In spite of the fact that it turned out the baby’s father was not Hispanic after all, we felt serendipity had brought us together.  So we met again, this time both of Isaiah’s parents joined us.  We talked for hours, and in the end, they both felt comfortable with us.  There was a match.  Or was there?

The custodial grandmother was also on board.  She was getting overwhelmed caring for him, so one way or another, Isaiah would be going to someone else's custody. I spoke with her on the phone about Isaiah’s routine, his likes and dislikes.  But then we found out that Isaiah was placed in foster care.  Another monkey wrench.  Apparently, a sign that we better move on, so we did.

About 9 months later, and after another fall through on our end, Isaiah’s maternal grandmother contacts us again.  Legal proceedings are beginning, and she wants the courts to consider us as parents for Isaiah instead of indefinite foster care.  Another sign, right?  I accompany and assist her as she picks up her daughter from jail (let’s not go there!) and meets with one of their attorneys.  The attorney and I exchange a few words, I give him our contact info, and he expresses the opinion that the birth family’s preferences ought to be taken into consideration when choosing an adoptive family for Isaiah.

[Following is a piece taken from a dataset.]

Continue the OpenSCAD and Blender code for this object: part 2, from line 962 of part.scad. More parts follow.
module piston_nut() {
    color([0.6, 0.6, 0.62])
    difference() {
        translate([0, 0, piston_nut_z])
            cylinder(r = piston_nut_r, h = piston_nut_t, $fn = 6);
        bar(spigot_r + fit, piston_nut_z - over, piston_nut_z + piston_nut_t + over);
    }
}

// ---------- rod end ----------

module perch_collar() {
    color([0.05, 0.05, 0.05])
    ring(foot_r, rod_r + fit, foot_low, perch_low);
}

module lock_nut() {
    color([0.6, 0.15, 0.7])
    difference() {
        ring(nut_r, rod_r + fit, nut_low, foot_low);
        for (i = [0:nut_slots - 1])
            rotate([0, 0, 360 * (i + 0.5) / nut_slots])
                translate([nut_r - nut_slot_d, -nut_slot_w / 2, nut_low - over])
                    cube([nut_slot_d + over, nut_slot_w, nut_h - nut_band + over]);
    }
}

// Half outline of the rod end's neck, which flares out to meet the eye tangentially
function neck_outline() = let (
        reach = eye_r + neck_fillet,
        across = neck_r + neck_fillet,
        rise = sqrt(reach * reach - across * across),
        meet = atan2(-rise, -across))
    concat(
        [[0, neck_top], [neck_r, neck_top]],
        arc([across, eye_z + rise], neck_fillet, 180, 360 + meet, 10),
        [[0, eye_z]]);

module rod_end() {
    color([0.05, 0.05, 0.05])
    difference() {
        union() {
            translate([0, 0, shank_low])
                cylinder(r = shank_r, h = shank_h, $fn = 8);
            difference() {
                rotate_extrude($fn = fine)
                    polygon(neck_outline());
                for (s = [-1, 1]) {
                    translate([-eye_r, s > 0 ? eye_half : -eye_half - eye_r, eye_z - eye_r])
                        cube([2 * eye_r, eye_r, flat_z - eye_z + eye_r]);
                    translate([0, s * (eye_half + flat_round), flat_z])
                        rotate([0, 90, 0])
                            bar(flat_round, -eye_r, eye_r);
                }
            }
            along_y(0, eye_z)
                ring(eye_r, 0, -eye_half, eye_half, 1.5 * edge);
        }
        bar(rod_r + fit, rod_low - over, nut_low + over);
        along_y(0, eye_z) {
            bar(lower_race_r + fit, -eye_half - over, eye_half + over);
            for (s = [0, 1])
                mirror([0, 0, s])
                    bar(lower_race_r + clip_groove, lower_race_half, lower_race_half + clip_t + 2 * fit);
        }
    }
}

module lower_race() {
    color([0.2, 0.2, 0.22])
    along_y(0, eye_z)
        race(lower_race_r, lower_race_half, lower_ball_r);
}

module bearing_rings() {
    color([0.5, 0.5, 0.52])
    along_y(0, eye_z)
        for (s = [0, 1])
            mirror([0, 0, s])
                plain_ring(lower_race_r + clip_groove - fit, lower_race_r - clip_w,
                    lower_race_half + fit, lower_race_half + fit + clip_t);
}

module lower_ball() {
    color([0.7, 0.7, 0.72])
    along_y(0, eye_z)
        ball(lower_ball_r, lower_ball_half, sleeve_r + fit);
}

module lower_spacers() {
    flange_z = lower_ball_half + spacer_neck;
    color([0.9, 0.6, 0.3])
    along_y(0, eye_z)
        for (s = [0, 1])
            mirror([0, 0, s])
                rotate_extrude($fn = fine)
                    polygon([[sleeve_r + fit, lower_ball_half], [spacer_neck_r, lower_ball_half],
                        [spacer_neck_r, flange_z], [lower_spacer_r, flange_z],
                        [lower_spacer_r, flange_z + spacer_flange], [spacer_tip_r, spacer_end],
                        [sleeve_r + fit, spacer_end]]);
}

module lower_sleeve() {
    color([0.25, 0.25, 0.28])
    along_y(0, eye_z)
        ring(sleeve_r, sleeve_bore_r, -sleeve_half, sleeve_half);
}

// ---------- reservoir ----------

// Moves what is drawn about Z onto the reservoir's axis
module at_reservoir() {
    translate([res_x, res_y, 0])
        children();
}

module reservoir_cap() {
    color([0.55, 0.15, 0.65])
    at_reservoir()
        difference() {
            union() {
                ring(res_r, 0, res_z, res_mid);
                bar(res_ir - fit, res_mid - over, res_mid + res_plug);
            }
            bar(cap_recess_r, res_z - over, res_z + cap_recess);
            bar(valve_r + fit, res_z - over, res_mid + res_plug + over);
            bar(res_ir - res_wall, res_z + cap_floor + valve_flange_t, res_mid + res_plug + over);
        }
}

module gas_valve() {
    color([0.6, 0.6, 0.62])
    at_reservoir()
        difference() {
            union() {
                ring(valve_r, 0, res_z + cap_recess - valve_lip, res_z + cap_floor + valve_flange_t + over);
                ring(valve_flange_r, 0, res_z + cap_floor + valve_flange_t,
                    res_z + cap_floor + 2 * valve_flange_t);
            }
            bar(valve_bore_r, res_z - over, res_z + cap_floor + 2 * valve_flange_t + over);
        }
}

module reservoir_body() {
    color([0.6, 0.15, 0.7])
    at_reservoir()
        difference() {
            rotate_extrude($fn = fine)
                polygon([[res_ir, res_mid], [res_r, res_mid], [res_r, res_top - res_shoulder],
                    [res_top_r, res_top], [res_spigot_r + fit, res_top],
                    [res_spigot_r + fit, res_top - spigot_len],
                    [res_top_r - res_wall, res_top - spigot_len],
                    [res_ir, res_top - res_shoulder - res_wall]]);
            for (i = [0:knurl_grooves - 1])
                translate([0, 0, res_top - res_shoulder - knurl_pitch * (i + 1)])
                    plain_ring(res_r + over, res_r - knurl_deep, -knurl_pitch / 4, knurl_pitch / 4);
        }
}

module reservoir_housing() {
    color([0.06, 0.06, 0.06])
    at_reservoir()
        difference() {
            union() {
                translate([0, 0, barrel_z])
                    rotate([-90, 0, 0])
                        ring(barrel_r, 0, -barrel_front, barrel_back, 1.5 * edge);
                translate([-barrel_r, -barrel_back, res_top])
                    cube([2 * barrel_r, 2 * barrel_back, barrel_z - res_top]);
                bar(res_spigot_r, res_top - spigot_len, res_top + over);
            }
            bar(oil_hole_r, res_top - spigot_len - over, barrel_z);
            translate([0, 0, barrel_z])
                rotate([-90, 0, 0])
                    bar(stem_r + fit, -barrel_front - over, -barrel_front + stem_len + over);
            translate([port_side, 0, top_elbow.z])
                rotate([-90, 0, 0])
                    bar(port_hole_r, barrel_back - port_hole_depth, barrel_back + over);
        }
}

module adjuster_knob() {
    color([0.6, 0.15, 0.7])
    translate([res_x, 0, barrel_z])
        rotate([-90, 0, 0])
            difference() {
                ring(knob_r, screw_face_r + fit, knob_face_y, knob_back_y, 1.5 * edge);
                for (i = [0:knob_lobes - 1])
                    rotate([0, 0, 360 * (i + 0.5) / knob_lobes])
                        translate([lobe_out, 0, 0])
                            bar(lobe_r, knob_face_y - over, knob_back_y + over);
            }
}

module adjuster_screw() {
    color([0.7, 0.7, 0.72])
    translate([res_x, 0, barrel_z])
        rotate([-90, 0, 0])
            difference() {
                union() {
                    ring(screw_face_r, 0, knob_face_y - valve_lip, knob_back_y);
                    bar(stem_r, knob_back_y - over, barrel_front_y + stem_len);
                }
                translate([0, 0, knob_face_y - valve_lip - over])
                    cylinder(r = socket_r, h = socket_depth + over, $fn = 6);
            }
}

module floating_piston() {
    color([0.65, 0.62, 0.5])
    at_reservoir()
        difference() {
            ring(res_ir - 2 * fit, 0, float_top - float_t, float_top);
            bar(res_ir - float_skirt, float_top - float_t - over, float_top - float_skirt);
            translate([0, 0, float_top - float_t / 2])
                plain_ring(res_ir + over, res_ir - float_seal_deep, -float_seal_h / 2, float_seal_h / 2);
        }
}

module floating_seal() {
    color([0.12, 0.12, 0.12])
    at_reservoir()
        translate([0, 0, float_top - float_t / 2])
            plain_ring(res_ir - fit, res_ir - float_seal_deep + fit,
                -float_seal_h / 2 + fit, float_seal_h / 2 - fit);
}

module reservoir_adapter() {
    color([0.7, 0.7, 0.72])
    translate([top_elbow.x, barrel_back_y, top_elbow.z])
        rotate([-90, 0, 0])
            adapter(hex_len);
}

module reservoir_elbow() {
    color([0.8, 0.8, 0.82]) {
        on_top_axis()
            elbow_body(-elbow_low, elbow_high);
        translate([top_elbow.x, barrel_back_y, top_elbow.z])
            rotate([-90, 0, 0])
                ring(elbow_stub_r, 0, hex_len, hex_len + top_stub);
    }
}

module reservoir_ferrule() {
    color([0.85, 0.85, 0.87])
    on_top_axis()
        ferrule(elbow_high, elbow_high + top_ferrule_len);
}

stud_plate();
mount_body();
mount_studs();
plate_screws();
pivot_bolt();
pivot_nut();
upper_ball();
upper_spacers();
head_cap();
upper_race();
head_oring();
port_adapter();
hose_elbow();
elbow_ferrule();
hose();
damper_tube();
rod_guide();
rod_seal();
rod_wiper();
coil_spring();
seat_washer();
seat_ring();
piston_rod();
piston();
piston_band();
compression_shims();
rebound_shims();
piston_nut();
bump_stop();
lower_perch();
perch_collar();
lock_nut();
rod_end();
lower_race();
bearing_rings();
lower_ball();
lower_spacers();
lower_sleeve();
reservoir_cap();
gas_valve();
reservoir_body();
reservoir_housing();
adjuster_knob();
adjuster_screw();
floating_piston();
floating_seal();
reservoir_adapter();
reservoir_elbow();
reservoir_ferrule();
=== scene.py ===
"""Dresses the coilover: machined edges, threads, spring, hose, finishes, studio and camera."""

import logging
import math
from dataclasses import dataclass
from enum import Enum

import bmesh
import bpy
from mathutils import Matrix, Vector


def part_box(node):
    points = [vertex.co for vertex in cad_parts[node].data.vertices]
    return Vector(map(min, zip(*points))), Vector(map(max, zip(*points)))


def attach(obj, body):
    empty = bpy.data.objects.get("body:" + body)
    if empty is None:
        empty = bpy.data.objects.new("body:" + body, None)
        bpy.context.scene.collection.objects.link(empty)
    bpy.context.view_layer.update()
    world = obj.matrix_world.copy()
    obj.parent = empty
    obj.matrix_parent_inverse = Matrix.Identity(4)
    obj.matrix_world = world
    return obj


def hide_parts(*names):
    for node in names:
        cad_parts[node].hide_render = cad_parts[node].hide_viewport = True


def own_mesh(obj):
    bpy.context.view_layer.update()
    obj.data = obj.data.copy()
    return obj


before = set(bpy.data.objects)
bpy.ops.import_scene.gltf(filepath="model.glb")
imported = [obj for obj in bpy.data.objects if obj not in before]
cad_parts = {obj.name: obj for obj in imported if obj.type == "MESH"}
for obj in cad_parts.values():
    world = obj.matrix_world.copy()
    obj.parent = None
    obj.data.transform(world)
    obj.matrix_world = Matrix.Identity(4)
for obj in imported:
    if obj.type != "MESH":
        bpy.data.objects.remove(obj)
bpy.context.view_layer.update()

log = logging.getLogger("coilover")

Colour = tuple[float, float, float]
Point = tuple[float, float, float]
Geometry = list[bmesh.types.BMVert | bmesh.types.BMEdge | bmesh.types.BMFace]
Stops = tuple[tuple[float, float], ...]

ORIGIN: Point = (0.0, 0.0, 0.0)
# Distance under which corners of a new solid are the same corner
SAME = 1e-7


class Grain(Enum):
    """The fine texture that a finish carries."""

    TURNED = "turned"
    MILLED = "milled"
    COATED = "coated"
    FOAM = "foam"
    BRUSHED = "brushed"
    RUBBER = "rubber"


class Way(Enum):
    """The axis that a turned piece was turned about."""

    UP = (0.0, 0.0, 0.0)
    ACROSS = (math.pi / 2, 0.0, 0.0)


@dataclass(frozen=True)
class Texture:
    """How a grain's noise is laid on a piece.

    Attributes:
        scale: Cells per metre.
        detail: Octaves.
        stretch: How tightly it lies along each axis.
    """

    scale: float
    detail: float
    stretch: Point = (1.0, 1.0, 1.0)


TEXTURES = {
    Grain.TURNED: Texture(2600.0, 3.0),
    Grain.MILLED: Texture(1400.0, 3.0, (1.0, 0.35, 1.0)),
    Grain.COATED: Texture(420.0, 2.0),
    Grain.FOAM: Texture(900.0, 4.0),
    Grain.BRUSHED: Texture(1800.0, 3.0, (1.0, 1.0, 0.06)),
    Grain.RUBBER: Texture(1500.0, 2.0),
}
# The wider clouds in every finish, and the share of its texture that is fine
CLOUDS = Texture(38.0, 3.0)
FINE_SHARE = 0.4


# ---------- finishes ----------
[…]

As we await news from the attorney regarding the possibility of our adopting now 18-month-old Isaiah, I have an interesting phone conversation with his maternal grandmother.  She decides that she ought to share with us information about his medical history that was never mentioned before, since we may really be taking him home now.  We already knew about his mother’s issues, though we didn’t really fully understand their ramifications.  Still, we were ok with those.  But now we’re being told that his mother also has a condition that potentially comes with a shortened lifespan!  Since she needed to wait to be tested in her 20s, the results weren’t in yet.  Once they were, we’d either know that Isaiah had not inherited this disease (I do not remember what it was exactly), or we’d have to wait until he’s in his 20s to test him to see if he developed it.  I wish I remembered what the disease was, but I don’t.  

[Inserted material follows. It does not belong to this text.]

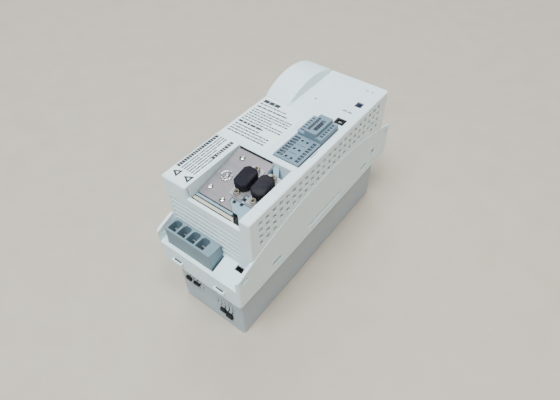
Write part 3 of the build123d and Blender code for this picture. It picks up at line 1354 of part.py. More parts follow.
with BuildPart() as fan_frame:
    with BuildSketch(fan_face):
        RectangleRounded(FAN_SIZE, FAN_SIZE, HOUSING_CORNER)
        Circle(FAN_BORE, mode=Mode.SUBTRACT)
        with GridLocations(FAN_SCREW_SPACING, FAN_SCREW_SPACING, 2, 2):
            Circle(FAN_SCREW_HOLE, mode=Mode.SUBTRACT)
    extrude(amount=FAN_DEPTH)
    with BuildSketch(fan_face.offset(FAN_DEPTH - MOTOR_DISC)):
        Circle(FAN_HUB)
        for angle in (20, 80, 140):
            Rectangle(2 * FAN_BORE + PAST, STRUT, rotation=angle)
        Circle(SHAFT + SHAFT_FIT, mode=Mode.SUBTRACT)
    extrude(amount=MOTOR_DISC)
    with BuildSketch(fan_face.offset(FAN_DEPTH - MOTOR_DISC - BEARING_LENGTH)):
        Circle(SHAFT + BEARING_WALL)
        Circle(SHAFT + SHAFT_FIT, mode=Mode.SUBTRACT)
    extrude(amount=BEARING_LENGTH)
save(fan_frame.part, "fan_frame")

with BuildPart() as fan_clips:
    for x, z, width, height in CLIP_WINDOWS:
        block(
            (x - width / 2 + GAP, x + width / 2 - GAP),
            (-BASE_LENGTH / 2 + GAP, FAN_FRONT_Y),
            (z - height / 2 + GAP, z + height / 2 - GAP),
        )
save(fan_clips.part, "fan_clips")

with BuildPart() as fan_rotor:
    with BuildSketch(fan_face.offset(HUB_START)):
        Circle(FAN_HUB)
    extrude(amount=HUB_DEPTH)
    with BuildSketch(fan_face.offset(HUB_START + HUB_WALL)):
        Circle(FAN_HUB - HUB_WALL)
    extrude(amount=HUB_DEPTH, mode=Mode.SUBTRACT)
    with BuildSketch(fan_face.offset(HUB_START)):
        Circle(SHAFT)
    extrude(amount=FAN_DEPTH - HUB_START - SHAFT_END)
    blade_reach = BLADE_TIP - FAN_HUB + BLADE_SINK
    with Locations(fan_face.offset(HUB_START + HUB_DEPTH / 2)):
        with PolarLocations(BLADE_TIP - blade_reach / 2, FAN_BLADES):
            Box(blade_reach, BLADE_THICKNESS, BLADE_CHORD, rotation=(BLADE_PITCH, 0, 0))
save(fan_rotor.part, "fan_rotor")
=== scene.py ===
import json
import math
import random

import bmesh
import bpy
from mathutils import Matrix, Vector


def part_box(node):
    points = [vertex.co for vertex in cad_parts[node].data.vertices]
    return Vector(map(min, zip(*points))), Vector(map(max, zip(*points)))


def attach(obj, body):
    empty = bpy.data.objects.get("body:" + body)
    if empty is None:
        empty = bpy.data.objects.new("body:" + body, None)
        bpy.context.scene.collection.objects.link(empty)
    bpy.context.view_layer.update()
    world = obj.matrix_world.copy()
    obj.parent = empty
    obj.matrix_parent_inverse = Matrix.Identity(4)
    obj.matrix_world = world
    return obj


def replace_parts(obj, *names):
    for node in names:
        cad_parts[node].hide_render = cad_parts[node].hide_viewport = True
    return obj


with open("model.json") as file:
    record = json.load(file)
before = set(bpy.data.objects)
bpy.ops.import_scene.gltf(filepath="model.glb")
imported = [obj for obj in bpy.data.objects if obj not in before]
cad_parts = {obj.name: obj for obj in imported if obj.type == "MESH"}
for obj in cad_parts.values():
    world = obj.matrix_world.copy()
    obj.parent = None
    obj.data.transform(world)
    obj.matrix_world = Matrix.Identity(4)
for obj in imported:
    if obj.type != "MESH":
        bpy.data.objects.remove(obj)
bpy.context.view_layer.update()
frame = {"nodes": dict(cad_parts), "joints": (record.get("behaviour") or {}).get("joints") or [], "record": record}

# Lengths are in metres, in the frame's own axes: X right, Y along the drive, Z up from its back
MM = 0.001
DRIVE = "drive"


# ---------------------------------------------------------------- places read from the frame

SAME_POINT = 0.001 * MM


def corners_of(points):
    """The lowest and highest corners of the box round some points."""
    return [Vector([pick(point[i] for point in points) for i in range(3)]) for pick in (min, max)]


def islands(name):
    """The boxes of a CAD node's separate solids, as (lowest, highest) corners, sorted by X then Y."""
    bm = bmesh.new()
    bm.from_mesh(frame["nodes"][name].data)
    bmesh.ops.remove_doubles(bm, verts=bm.verts, dist=SAME_POINT)
    seen = set()
    found = []
    for start in bm.verts:
        if start in seen:
            continue
        stack = [start]
        seen.add(start)
        points = []
        while stack:
            vertex = stack.pop()
            points.append(vertex.co.copy())
            for edge in vertex.link_edges:
                other = edge.other_vert(vertex)
                if other not in seen:
                    seen.add(other)
                    stack.append(other)
        found.append(corners_of(points))
    bm.free()
    return sorted(found, key=lambda box: (round(box[0].x, 4), round(box[0].y, 4)))


def joint(name):
    """A joint's entry in the frame."""
    return next(entry for entry in frame["joints"] if entry["name"] == name)


# ---------------------------------------------------------------- materials
# Scales of noise, cells, waves and bricks count per metre.


def colour(red, green, blue):
    return (red, green, blue, 1.0)


def tint(base, factor):
    return colour(*[min(channel * factor, 1.0) for channel in base[:3]])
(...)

Initially, my response was that we never know what any child will have, so we will love him no matter what.  But upon more reflection we realized that he wasn’t ours yet anyway, and we had the moral option to let someone more equipped parent a child with this set of special needs. So nearly a year and a half after first contacting Isaiah’s grandmother, we were finally putting to rest the possibility of adopting him.  We stayed in touch with the grandmother, and were happy to learn that he was adopted shortly afterwards by his foster parents.

In retrospect, it was a good way to see first hand the sort of troubled situations that birth mothers often come from when making this difficult decision.  And even though I still do not have a baby of my own in my arms, I believe the way this story ended was in the best interest of Isaiah.